**Task to complete**
Reproduce the section of the listing that begins at the line containing "const sheet = new THREE.Group();" and finishes at the line containing "obj.data.transform(world)". Include both end lines and nothing beyond them.

_____

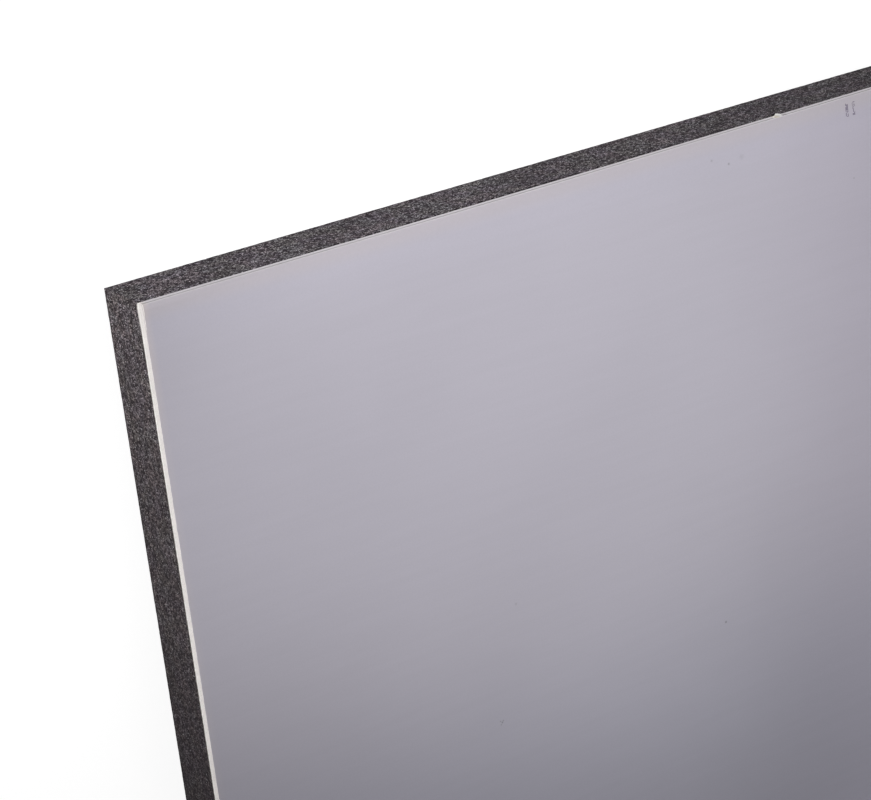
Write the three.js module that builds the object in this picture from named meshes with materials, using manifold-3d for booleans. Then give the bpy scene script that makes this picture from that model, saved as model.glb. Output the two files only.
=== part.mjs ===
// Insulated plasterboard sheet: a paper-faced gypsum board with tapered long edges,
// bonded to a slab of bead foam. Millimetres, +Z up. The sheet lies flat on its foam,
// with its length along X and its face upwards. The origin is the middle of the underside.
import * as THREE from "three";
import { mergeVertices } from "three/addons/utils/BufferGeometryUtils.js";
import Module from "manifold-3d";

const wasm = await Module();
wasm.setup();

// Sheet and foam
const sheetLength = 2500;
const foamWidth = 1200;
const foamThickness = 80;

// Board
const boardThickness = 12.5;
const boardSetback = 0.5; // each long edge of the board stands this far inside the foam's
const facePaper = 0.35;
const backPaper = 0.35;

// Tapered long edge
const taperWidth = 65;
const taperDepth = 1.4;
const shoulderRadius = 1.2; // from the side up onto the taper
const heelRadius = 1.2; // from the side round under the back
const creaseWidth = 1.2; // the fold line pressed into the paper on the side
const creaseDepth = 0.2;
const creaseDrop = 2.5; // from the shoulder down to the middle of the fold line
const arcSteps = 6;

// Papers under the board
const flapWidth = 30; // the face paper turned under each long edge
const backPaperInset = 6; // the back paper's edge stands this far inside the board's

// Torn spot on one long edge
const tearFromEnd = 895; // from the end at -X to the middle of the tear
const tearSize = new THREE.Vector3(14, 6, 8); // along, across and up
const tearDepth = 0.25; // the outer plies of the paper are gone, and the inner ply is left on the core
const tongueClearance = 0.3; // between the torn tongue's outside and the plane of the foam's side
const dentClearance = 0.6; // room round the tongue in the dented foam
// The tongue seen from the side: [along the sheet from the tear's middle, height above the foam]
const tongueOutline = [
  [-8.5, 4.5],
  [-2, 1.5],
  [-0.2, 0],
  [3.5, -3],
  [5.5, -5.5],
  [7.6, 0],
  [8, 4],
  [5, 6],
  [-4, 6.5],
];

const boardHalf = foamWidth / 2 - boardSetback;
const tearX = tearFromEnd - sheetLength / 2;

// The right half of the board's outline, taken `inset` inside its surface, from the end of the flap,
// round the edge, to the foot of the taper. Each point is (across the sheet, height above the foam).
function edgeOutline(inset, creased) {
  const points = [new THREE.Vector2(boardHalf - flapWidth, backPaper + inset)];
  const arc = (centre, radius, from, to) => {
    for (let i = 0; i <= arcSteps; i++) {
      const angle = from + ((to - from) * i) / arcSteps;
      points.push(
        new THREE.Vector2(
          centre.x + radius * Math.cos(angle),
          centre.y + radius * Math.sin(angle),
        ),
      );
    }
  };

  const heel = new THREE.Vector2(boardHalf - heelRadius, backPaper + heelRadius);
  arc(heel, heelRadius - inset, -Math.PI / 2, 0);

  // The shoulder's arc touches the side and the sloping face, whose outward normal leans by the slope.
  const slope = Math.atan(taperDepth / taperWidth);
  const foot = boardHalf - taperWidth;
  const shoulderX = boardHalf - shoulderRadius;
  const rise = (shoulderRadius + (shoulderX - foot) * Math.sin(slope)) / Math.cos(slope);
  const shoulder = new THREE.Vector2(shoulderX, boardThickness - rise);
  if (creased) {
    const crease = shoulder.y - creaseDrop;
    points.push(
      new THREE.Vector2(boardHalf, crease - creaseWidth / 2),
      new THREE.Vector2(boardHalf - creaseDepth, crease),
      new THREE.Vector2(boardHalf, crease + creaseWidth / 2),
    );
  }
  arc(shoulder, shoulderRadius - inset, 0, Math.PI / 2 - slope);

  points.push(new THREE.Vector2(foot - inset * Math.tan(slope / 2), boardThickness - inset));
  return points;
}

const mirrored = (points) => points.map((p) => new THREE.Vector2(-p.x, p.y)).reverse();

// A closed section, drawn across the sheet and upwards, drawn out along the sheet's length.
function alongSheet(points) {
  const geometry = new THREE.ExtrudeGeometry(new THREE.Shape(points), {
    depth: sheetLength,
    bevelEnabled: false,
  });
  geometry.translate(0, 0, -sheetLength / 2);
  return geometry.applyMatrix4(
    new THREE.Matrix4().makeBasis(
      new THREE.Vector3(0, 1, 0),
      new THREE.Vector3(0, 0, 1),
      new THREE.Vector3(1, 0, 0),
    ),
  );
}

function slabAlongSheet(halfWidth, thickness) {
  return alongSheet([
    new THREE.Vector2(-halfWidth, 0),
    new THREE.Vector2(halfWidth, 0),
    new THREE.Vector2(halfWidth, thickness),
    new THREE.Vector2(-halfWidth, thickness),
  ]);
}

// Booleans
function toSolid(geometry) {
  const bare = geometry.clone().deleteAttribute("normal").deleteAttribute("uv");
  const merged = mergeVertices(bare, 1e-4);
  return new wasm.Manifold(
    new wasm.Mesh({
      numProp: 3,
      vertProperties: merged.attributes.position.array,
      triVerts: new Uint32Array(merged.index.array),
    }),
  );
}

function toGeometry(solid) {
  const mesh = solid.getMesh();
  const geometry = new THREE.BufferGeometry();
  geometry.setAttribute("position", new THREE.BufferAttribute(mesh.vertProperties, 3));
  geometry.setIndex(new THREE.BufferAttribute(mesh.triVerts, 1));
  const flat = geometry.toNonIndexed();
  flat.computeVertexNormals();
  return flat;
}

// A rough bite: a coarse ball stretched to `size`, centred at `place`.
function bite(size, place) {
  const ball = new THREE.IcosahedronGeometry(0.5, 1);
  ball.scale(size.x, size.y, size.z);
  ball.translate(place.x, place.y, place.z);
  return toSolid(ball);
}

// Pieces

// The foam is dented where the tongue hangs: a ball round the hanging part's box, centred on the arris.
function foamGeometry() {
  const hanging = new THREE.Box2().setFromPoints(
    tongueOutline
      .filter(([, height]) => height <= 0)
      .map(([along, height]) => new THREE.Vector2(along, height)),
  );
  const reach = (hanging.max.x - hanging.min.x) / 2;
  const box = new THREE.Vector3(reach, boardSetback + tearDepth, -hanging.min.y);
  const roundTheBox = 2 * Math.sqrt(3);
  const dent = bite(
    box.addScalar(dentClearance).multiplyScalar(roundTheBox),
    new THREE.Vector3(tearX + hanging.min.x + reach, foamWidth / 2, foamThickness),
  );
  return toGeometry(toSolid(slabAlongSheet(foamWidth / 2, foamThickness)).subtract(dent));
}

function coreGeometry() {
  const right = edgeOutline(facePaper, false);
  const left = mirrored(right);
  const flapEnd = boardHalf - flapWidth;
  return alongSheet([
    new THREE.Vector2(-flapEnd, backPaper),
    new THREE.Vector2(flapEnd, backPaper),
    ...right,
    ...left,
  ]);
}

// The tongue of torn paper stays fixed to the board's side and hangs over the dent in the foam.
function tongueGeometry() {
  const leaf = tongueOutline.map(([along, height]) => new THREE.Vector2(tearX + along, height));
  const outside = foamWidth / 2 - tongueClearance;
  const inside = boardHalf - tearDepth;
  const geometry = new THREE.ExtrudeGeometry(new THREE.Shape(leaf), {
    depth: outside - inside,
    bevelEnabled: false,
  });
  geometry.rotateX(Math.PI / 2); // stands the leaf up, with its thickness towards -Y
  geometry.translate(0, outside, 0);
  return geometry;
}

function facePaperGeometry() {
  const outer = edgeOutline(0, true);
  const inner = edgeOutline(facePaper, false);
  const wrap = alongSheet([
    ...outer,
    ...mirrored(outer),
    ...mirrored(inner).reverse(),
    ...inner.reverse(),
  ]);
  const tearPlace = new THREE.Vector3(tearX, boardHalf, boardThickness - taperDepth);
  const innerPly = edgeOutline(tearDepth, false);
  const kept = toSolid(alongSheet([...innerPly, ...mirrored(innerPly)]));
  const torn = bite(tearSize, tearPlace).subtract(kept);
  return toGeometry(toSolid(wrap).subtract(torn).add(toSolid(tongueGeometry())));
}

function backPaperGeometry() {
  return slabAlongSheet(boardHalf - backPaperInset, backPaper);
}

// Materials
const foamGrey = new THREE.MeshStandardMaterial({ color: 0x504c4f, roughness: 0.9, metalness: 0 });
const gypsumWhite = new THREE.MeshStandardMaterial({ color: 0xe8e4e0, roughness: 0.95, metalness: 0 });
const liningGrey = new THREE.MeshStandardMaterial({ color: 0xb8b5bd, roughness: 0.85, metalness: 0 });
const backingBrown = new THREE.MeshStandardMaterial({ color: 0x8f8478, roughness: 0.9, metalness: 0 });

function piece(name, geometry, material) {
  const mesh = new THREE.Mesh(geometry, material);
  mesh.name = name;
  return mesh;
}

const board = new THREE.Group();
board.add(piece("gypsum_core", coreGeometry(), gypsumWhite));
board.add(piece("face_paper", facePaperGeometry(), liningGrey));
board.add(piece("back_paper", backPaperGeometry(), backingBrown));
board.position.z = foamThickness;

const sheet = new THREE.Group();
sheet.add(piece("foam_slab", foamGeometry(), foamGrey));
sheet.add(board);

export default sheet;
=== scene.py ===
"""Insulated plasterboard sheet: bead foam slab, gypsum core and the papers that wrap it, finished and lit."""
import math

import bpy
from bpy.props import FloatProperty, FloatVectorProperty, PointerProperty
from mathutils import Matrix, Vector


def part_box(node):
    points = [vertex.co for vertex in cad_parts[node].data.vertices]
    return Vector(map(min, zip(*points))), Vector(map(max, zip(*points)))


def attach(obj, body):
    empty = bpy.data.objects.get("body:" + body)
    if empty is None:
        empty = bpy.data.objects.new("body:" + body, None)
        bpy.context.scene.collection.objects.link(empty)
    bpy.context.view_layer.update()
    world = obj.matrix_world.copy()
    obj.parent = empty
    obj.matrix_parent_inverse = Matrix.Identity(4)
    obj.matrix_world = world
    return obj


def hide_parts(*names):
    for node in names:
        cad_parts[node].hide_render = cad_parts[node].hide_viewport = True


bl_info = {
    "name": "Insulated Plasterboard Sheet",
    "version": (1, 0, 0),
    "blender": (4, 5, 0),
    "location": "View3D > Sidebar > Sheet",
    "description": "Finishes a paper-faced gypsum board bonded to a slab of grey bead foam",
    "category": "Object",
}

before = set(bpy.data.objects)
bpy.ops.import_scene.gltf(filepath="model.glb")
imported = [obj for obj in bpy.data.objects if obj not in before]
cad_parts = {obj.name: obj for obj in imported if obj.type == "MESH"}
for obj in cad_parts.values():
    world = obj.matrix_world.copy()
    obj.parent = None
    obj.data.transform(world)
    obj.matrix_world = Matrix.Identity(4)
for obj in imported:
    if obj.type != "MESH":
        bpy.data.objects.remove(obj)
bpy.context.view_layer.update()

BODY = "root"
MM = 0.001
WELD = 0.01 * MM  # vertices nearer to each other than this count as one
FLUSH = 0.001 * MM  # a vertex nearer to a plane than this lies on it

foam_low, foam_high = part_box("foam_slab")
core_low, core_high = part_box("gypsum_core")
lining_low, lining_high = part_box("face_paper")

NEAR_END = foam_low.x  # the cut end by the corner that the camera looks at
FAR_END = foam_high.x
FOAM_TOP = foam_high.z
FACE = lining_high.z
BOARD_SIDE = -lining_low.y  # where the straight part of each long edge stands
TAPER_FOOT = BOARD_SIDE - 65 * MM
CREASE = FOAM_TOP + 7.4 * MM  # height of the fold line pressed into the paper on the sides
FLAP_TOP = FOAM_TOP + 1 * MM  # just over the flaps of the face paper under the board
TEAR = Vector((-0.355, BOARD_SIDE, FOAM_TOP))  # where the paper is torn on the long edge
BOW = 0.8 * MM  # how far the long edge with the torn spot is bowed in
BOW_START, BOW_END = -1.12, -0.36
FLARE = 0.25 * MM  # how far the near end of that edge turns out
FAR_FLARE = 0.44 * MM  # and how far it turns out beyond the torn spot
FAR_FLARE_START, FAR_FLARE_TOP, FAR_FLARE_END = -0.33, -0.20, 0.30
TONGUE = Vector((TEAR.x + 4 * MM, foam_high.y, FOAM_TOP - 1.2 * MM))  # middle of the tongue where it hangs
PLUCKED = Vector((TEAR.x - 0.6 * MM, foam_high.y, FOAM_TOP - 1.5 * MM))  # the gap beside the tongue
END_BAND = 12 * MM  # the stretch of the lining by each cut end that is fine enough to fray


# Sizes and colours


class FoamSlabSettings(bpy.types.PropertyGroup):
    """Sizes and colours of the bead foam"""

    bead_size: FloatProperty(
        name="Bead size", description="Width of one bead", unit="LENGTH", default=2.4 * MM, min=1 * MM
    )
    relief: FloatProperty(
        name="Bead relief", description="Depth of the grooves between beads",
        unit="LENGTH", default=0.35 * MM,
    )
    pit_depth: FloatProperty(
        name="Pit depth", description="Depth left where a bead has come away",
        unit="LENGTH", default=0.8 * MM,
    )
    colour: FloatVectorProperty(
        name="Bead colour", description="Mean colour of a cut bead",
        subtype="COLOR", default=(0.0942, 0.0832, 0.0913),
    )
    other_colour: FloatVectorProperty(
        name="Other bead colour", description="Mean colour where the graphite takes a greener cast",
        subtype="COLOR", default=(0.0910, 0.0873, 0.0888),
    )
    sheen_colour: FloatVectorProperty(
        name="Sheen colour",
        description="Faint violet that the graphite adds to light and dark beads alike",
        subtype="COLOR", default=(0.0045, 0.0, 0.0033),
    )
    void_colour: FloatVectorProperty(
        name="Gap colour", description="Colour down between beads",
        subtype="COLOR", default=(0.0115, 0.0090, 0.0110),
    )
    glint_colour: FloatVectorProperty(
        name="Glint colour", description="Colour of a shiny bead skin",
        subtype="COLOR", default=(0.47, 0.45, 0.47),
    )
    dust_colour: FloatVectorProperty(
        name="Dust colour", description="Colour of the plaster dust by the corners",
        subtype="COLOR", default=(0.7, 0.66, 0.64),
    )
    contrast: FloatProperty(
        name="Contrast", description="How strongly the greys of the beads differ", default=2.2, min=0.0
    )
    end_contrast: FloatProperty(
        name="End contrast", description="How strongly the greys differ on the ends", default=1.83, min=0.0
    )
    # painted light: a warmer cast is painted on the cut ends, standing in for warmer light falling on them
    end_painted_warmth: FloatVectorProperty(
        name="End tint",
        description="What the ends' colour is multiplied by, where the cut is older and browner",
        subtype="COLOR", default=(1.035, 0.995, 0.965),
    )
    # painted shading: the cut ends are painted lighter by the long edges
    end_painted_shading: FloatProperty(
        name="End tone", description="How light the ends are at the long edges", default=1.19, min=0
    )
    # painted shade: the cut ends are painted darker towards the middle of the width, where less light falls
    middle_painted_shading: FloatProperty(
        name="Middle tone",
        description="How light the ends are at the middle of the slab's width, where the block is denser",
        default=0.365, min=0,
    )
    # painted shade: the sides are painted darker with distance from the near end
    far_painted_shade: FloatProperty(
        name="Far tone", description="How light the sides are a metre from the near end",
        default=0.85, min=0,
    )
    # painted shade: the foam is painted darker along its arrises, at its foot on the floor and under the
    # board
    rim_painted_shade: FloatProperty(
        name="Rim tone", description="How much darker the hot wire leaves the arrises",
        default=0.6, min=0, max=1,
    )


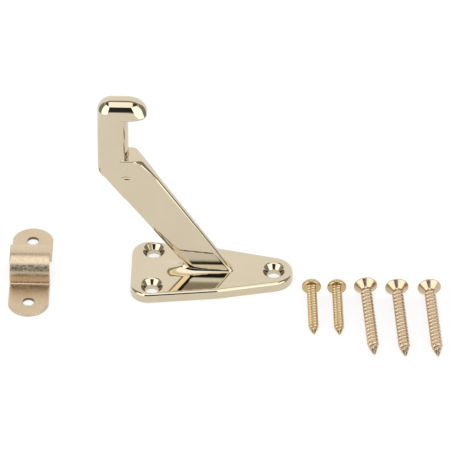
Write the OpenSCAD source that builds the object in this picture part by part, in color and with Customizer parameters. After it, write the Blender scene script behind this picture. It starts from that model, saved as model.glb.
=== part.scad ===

_____

**Complete response**
const sheet = new THREE.Group();
sheet.add(piece("foam_slab", foamGeometry(), foamGrey));
sheet.add(board);

export default sheet;
=== scene.py ===
"""Insulated plasterboard sheet: bead foam slab, gypsum core and the papers that wrap it, finished and lit."""
import math

import bpy
from bpy.props import FloatProperty, FloatVectorProperty, PointerProperty
from mathutils import Matrix, Vector


def part_box(node):
    points = [vertex.co for vertex in cad_parts[node].data.vertices]
    return Vector(map(min, zip(*points))), Vector(map(max, zip(*points)))


def attach(obj, body):
    empty = bpy.data.objects.get("body:" + body)
    if empty is None:
        empty = bpy.data.objects.new("body:" + body, None)
        bpy.context.scene.collection.objects.link(empty)
    bpy.context.view_layer.update()
    world = obj.matrix_world.copy()
    obj.parent = empty
    obj.matrix_parent_inverse = Matrix.Identity(4)
    obj.matrix_world = world
    return obj


def hide_parts(*names):
    for node in names:
        cad_parts[node].hide_render = cad_parts[node].hide_viewport = True


bl_info = {
    "name": "Insulated Plasterboard Sheet",
    "version": (1, 0, 0),
    "blender": (4, 5, 0),
    "location": "View3D > Sidebar > Sheet",
    "description": "Finishes a paper-faced gypsum board bonded to a slab of grey bead foam",
    "category": "Object",
}

before = set(bpy.data.objects)
bpy.ops.import_scene.gltf(filepath="model.glb")
imported = [obj for obj in bpy.data.objects if obj not in before]
cad_parts = {obj.name: obj for obj in imported if obj.type == "MESH"}
for obj in cad_parts.values():
    world = obj.matrix_world.copy()
    obj.parent = None
    obj.data.transform(world)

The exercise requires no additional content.